A National Transportation Safety Board investigation has revealed that the bridge watch officers on a bulk carrier and an offshore supply vessel failed to maintain proper lookouts before their vessels collided last year near Port Fourchon, Louisiana.

The incident occurred on July 23, 2022, when the bulk carrier Bunun Queen was heading eastbound in the Gulf of Mexico and the offshore supply vessel Thunder was traveling northbound. Just before 1:15 p.m. local time, the bulbous bow of the Bunun Queen, which was traveling on autopilot at 14.4 knots, struck the port side of the Thunder, which was traveling at 9 knots.

The collision resulted in significant damage to the Thunder’s port side, causing flooding in one of its propulsion rooms and three other areas.

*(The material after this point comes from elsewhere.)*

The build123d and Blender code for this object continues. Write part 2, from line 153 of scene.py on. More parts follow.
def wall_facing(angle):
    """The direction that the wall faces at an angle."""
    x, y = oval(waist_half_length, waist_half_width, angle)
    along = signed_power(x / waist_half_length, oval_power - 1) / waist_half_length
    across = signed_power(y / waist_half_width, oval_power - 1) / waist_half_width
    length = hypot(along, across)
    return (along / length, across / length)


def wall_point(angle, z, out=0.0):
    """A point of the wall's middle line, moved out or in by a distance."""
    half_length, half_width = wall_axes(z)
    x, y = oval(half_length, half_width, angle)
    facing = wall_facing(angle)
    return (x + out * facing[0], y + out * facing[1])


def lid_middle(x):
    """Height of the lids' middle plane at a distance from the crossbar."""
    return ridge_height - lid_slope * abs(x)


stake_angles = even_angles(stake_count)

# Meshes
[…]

Fortunately, there were no injuries or pollution reported, but the collision caused $12.3 million in damages to both vessels.

The Thunder being towed to a dock in Port Fourchon after the collision. The inset shows the damage to the aft port side of the vessel. (Source: Coast Guard)

The collision occurred during favorable conditions with good visibility, daylight, and fair weather. Both vessels had radar and automatic identification system receivers that were capable of detecting each other. However, prior to the collision, neither of the officers on watch on the vessels maintained a proper lookout, either by visual scanning or using the available electronic systems to prevent a collision.

Alternatively, both officers admitted to being distracted by non-navigational tasks. The master on the Thunder was found to be using his cell phone, while the second officer on the Bunun Queen was occupied with other duties.

According to the Convention on the International Regulations for Preventing Collisions at Sea, every vessel is required to maintain a proper lookout using visual observation, hearing, and all appropriate available means.

The NTSB determined that the probable cause of the collision was the distraction of the Bunun Queen officer due to non-navigational tasks and the distraction of the Thunder officer due to cell phone use. Both officers failed to keep a proper lookout as a result. Additionally, the Thunder’s officer on watch failed to adhere to the company’s watchkeeping policies, which contributed to the accident.

“Using cell phones and other personal electronic devices has been demonstrated to be visually, manually, and cognitively distracted,” the report said. “Nonoperational use of cell phones and other wireless electronic devices by on-duty crewmembers in safety-critical positions has been a factor in accidents in all transportation modes. Nonoperational use of cell phones should never interfere with the primary task of a watchstander or a bridge team member to maintain a proper lookout. It is important for personnel to follow established protocols regarding cell phone use.”